While putting more money down can help, many programs allow much smaller down payments.

“Checking your credit will ruin your score.”

Routine checks have minimal impact, and mortgage-related inquiries are often grouped together within a short timeframe.

“All debt is a bad sign.”

Responsible use of credit, including loans and credit cards, can actually strengthen your profile.


Why This Matters for Both Buyers and Sellers

If you’re buying, understanding your credit position helps you move forward with clarity and confidence.

If you’re selling, knowing how credit impacts buyers can help you evaluate offers more effectively. Buyers who are pre-approved and financially prepared are more likely to close successfully, reducing the risk of delays or canceled contracts.

Working with a knowledgeable real estate professional can help connect both sides of the transaction and keep everything moving smoothly.

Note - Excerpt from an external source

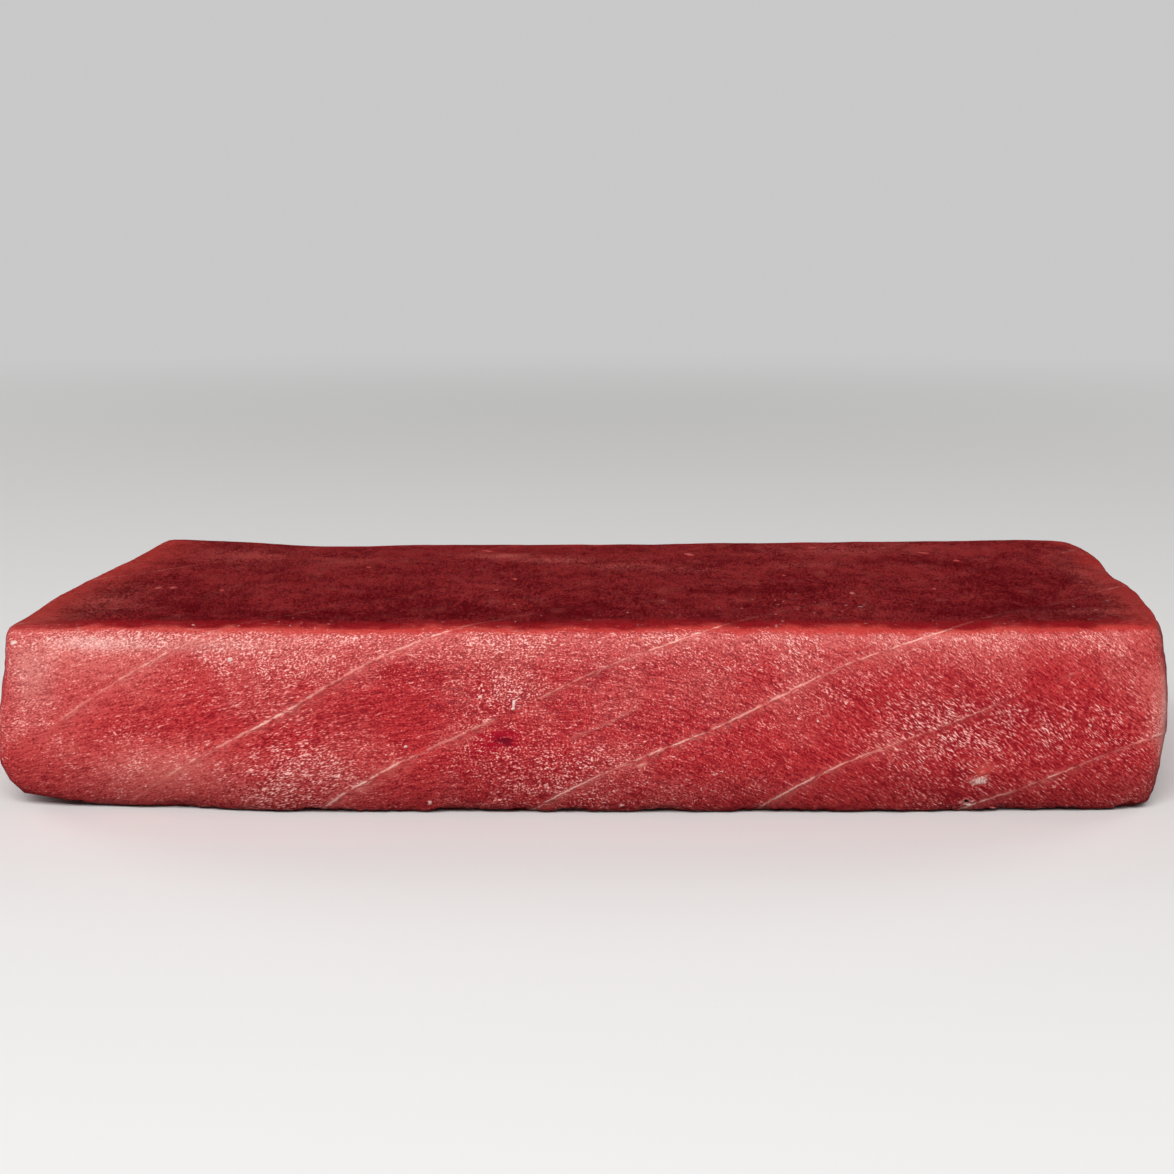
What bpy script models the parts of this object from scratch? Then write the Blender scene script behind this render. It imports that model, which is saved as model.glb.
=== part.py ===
"""A raw tuna steak: one hand-cut block of red loin, lying on its broad flat side.

X runs along the long cut face, Y from that front face to the back, Z up from the surface it rests on.
The origin is the middle of the base. All sizes are in metres.
"""
import math

import bmesh
import bpy
from mathutils import Vector

# Driving dimensions of the trimmed block, before the knife's unevenness is added.
LENGTH = 0.1606
DEPTH = 0.0815
THICKNESS = 0.0260

# Distance from each outer edge to its first support cut. The subdivided edge is about this round.
END_EDGE = 0.0036
SIDE_EDGE = 0.0036
TOP_EDGE = 0.0033
BASE_EDGE = 0.0015

# Cuts between the support cuts, so that the broad faces can carry a gentle relief.
CUTS_ALONG = 17
CUTS_ACROSS = 8
CUTS_UP = 2

# How the two ends depart from a square cut, seen from above. Places are shares of the depth.
LEFT_LEAN = 0.0052      # the left end leans in towards the back
LEFT_LEAN_FROM = 0.30
LEFT_LEAN_TO = 0.90
RIGHT_FLARE = 0.0070    # the right end flares out towards the back
RIGHT_DENT = 0.0016     # where the knife changed direction on the right end
RIGHT_DENT_AT = 0.57
RIGHT_DENT_FRONT = 0.06
RIGHT_DENT_BACK = 0.14

# Soft flesh swells between its cut edges. Each end is fullest at its own height.
LEFT_SWELL = 0.0028
LEFT_FULL_AT = 0.27
LEFT_SHARPNESS = 2.2
LEFT_TRIM = 0.0011      # below its top edge the left end is cut this much short
LEFT_TRIM_SHARPNESS = 7
RIGHT_SWELL = 0.0017
RIGHT_FULL_AT = 0.50
RIGHT_TRIM = 0.0003
FACE_SWELL = 0.0007
SWELL_SHARPNESS = 1.5

# How the front and back faces depart from straight.
FRONT_CROWN = 0.0007
BACK_CROWN = 0.0012
BACK_WAVE = 0.0009
HEEL_RECESS = 0.0025    # the foot of the front face draws back at the left end
HEEL_FROM = 0.22        # as shares of the length
HEEL_TO = 0.13
HEEL_LIFT = 0.0031      # and that bottom corner is rounded up off the surface
HEEL_SHARPNESS = 26
HEEL_OUT = 0.0012       # while it keeps its length

# Extra rounding of each upright corner, seen from above: front left, front right, back left, back right.
CORNER_PULL = {(-1, -1): 0.0002, (1, -1): 0.0014, (-1, 1): 0.0010, (1, 1): 0.0030}
CORNER_SHARPNESS = 7

# The top is not quite level: long low swells, and along the back two dips and two proud corners.
TOP_RIPPLE = 0.00014
BACK_RELIEF = [(0.0, 0.10, 0.0006), (0.18, 0.08, -0.0008), (0.45, 0.14, -0.0005), (1.0, 0.12, 0.0007)]

FLESH_COLOUR = (0.42, 0.035, 0.038, 1.0)
SUBDIVISIONS = 1


def clear_scene():
    for old in list(bpy.data.objects):
        bpy.data.objects.remove(old, do_unlink=True)


def flesh_material():
    """Wet dark-red muscle: glossy, never metallic, and slightly translucent."""
    material = bpy.data.materials.new("tuna_flesh")
    material.use_nodes = True
    shader = material.node_tree.nodes["Principled BSDF"]
    shader.inputs["Base Color"].default_value = FLESH_COLOUR
    shader.inputs["Roughness"].default_value = 0.38
    shader.inputs["Metallic"].default_value = 0.0
    shader.inputs["Subsurface Weight"].default_value = 0.3
    shader.inputs["Subsurface Scale"].default_value = 0.003
    return material


def cut_positions(low, high, low_edge, high_edge, between):
    """Where one axis of the block is cut: a support cut near each end, and even cuts between them."""
    first, last = low + low_edge, high - high_edge
    step = (last - first) / (between + 1)
    return [first + step * i for i in range(between + 2)]


def gridded_block():
    """A box of the driving dimensions, standing on Z = 0, with its faces cut into a grid."""
    mesh = bmesh.new()
    bmesh.ops.create_cube(mesh, size=1.0)
    bmesh.ops.scale(mesh, vec=(LENGTH, DEPTH, THICKNESS), verts=mesh.verts)
    bmesh.ops.translate(mesh, vec=(0.0, 0.0, THICKNESS / 2), verts=mesh.verts)
    half_length, half_depth = LENGTH / 2, DEPTH / 2
    cuts = {
        0: cut_positions(-half_length, half_length, END_EDGE, END_EDGE, CUTS_ALONG),
        1: cut_positions(-half_depth, half_depth, SIDE_EDGE, SIDE_EDGE, CUTS_ACROSS),
        2: cut_positions(0.0, THICKNESS, BASE_EDGE, TOP_EDGE, CUTS_UP),
    }
    for axis, positions in cuts.items():
        normal = Vector((0.0, 0.0, 0.0))
        normal[axis] = 1.0
        for position in positions:
            bmesh.ops.bisect_plane(
                mesh,
                geom=mesh.verts[:] + mesh.edges[:] + mesh.faces[:],
                dist=1e-6,
                plane_co=normal * position,
                plane_no=normal,
            )
    return mesh


def within_block(share):
    """A share of the way through the block, kept from 0 to 1."""
    return min(1.0, max(0.0, share))


def bump(value, centre, width):
    """A smooth hump of height 1 at the centre."""
    return math.exp(-(((value - centre) / width) ** 2))


def ramp(value, start, end):
    """Goes smoothly from 0 at the start to 1 at the end."""
    share = within_block((value - start) / (end - start))
    return share * share * (3 - 2 * share)


def swell(height, full_at, sharpness=SWELL_SHARPNESS):
    """How full a soft cut face is, from 0 at its two edges to 1 at the height where it is fullest."""
    eased = height ** (math.log(0.5) / math.log(full_at))
    return (4 * eased * (1 - eased)) ** sharpness


def left_offset(back, height):
    """Outward movement, towards -X, of the left end, by place from front (0) to back (1)."""
    lean = LEFT_LEAN * ramp(back, LEFT_LEAN_FROM, LEFT_LEAN_TO)
    trim = LEFT_TRIM * (1 - height**LEFT_TRIM_SHARPNESS)
    return LEFT_SWELL * swell(height, LEFT_FULL_AT, LEFT_SHARPNESS) - trim - lean


def right_offset(back, height):
    """Outward movement, towards +X, of the right end."""
    flare = RIGHT_FLARE * (1 - (1 - back) ** 2)
    width = RIGHT_DENT_FRONT if back < RIGHT_DENT_AT else RIGHT_DENT_BACK
    dent = RIGHT_DENT * bump(back, RIGHT_DENT_AT, width)
    return RIGHT_SWELL * swell(height, RIGHT_FULL_AT) + flare - RIGHT_TRIM - dent


def front_offset(along, height):
    """Outward movement, towards -Y, of the front face, by place from left (0) to right (1)."""
    crown = FRONT_CROWN * (1 - (2 * along - 1) ** 2)
    heel = HEEL_RECESS * ramp(along, HEEL_FROM, HEEL_TO) * (1 - height) ** 1.5
    return crown + FACE_SWELL * swell(height, 0.5) - heel


def back_offset(along, height):
    """Outward movement, towards +Y, of the back face."""
    crown = BACK_CROWN * (1 - (2 * along - 1) ** 2)
    wave = BACK_WAVE * math.sin(9.0 * along + 0.7)
    return crown + wave + FACE_SWELL * swell(height, 0.5)


def top_relief(along, back):
    """How far the top stands above its driving height."""
    ripple = TOP_RIPPLE * math.sin(14.0 * along - 5.0 * back)
    relief = sum(height * bump(along, centre, width) for centre, width, height in BACK_RELIEF)
    return ripple + relief * back**1.5


def shaped(point):
    """Moves a point of the plain box to its place on the hand-cut block."""
    along = within_block(point.x / LENGTH + 0.5)
    back = within_block(point.y / DEPTH + 0.5)
    height = within_block(point.z / THICKNESS)
    across, deep = 2 * along - 1, 2 * back - 1
    x = point.x + right_offset(back, height) * along - left_offset(back, height) * (1 - along)
    y = point.y + back_offset(along, height) * back - front_offset(along, height) * (1 - back)
    z = height * (THICKNESS + top_relief(along, back))
    for (side, face), pull in CORNER_PULL.items():
        near = max(0.0, side * across) ** CORNER_SHARPNESS * max(0.0, face * deep) ** CORNER_SHARPNESS
        x -= side * pull * near
        y -= face * pull * near
    outer = max(0.0, -across) ** HEEL_SHARPNESS * max(0.0, -deep) ** 3
    x -= HEEL_OUT * outer * (1 - height) ** 2
    z += HEEL_LIFT * outer * (1 - height) ** 2
    return Vector((x, y, z))


def centre_on_origin(steak):
    """Moves the mesh so that the finished, subdivided shape stands centred on the origin."""
    bpy.context.view_layer.update()
    finished = steak.evaluated_get(bpy.context.evaluated_depsgraph_get()).to_mesh()
    corners = [vertex.co for vertex in finished.vertices]
    middle = Vector(
        (
            (min(c.x for c in corners) + max(c.x for c in corners)) / 2,
            (min(c.y for c in corners) + max(c.y for c in corners)) / 2,
            min(c.z for c in corners),
        )
    )
    for vertex in steak.data.vertices:
        vertex.co -= middle


def tuna_steak(collection):
    """The one piece of flesh, as a cage with Subdivision Surface."""
    cage = gridded_block()
    for vertex in cage.verts:
        vertex.co = shaped(vertex.co)
    bmesh.ops.recalc_face_normals(cage, faces=cage.faces)
    mesh = bpy.data.meshes.new("tuna_steak")
    cage.to_mesh(mesh)
    cage.free()
    mesh.shade_smooth()
    mesh.materials.append(flesh_material())
    steak = bpy.data.objects.new("tuna_steak", mesh)
    collection.objects.link(steak)
    rounding = steak.modifiers.new("rounding", "SUBSURF")
    rounding.levels = SUBDIVISIONS
    rounding.render_levels = SUBDIVISIONS
    centre_on_origin(steak)
    return steak


def main():
    clear_scene()
    collection = bpy.data.collections.new("raw_tuna_steak")
    bpy.context.scene.collection.children.link(collection)
    tuna_steak(collection)


main()
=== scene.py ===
"""Looks of a raw tuna steak: moist, finely grained red flesh with slanting sheets of sinew.

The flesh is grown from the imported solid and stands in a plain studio. Its relief is real geometry
down to about a millimetre; finer grain, colour and gloss come from the material. Everything is in
metres, X along the long cut face, Y from that face to the back, Z up from the surface the steak lies on.
"""
import math

import bmesh
import bpy
import numpy as np
from bpy.props import FloatProperty, FloatVectorProperty, IntProperty, PointerProperty
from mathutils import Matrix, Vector
from mathutils.bvhtree import BVHTree
from mathutils.kdtree import KDTree


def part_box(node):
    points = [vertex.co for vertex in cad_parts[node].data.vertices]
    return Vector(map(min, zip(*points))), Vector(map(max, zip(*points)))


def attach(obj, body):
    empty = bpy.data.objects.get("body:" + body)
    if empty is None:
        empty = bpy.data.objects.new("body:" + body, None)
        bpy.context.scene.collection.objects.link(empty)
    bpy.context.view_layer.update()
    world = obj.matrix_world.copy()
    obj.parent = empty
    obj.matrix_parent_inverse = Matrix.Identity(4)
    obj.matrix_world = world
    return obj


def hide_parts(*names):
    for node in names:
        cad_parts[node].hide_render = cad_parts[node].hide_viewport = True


bl_info = {
    "name": "Raw Tuna Steak",
    "version": (1, 0, 0),
    "blender": (4, 5, 0),
    "location": "View3D > Sidebar > Tuna Steak",
    "description": "Builds the moist grained flesh of a raw tuna steak and a plain studio to look at it in",
    "category": "Object",
}

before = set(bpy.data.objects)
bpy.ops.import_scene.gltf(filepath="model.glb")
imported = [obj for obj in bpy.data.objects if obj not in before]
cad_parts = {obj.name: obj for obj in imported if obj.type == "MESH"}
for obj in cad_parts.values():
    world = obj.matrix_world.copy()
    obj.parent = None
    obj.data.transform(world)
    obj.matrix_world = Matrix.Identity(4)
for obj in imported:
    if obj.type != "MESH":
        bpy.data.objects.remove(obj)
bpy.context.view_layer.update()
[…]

Frequently Asked Questions

What is the minimum credit score needed to buy a home?

Many loan programs allow buyers to qualify with a score around 580, though higher scores typically offer better terms.

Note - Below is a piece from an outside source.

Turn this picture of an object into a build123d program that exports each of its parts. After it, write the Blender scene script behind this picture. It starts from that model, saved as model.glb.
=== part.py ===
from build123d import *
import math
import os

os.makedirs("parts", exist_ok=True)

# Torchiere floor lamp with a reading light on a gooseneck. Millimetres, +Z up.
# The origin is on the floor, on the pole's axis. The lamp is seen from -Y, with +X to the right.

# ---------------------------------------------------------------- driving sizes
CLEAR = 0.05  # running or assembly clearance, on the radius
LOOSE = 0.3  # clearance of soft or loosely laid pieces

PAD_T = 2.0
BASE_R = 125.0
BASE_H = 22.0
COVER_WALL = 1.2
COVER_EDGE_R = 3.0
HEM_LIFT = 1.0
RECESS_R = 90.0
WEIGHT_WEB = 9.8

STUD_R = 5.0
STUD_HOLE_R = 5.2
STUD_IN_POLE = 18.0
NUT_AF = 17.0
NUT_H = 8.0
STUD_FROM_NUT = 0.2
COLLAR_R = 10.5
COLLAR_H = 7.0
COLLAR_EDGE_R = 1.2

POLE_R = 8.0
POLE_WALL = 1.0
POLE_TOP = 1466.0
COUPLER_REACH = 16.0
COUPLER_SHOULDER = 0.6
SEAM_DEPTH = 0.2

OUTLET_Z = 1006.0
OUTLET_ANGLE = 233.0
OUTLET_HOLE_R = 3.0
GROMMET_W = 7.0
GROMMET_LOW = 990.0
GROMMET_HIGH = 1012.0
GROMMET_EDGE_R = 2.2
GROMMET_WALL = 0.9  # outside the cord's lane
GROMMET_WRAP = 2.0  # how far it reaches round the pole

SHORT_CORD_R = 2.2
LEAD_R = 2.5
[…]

Can I still buy if my credit isn’t great?

Yes. There are loan options designed for buyers with lower scores, though costs may be higher.

How quickly can I improve my score?

Some changes, like paying down balances, can have an impact within a couple of months. Larger improvements may take longer.

Do I need to eliminate all debt before buying?

No. Lenders look for manageable debt rather than zero debt.

Is pre-approval necessary?

It’s strongly recommended. It helps define your budget and strengthens your position when making an offer.


Your Starting Point Matters Less Than Your Plan

A common mistake buyers make is focusing too much on where they are today instead of what steps they can take next. Your current credit score is just a starting point—not a final verdict.

With the right strategy, guidance, and timing, many buyers are able to qualify sooner than expected and secure a home that fits their needs.

If you’re considering buying or selling, the smartest move is to get informed, understand your options, and take action. The path to your next home may be more within reach than you realize.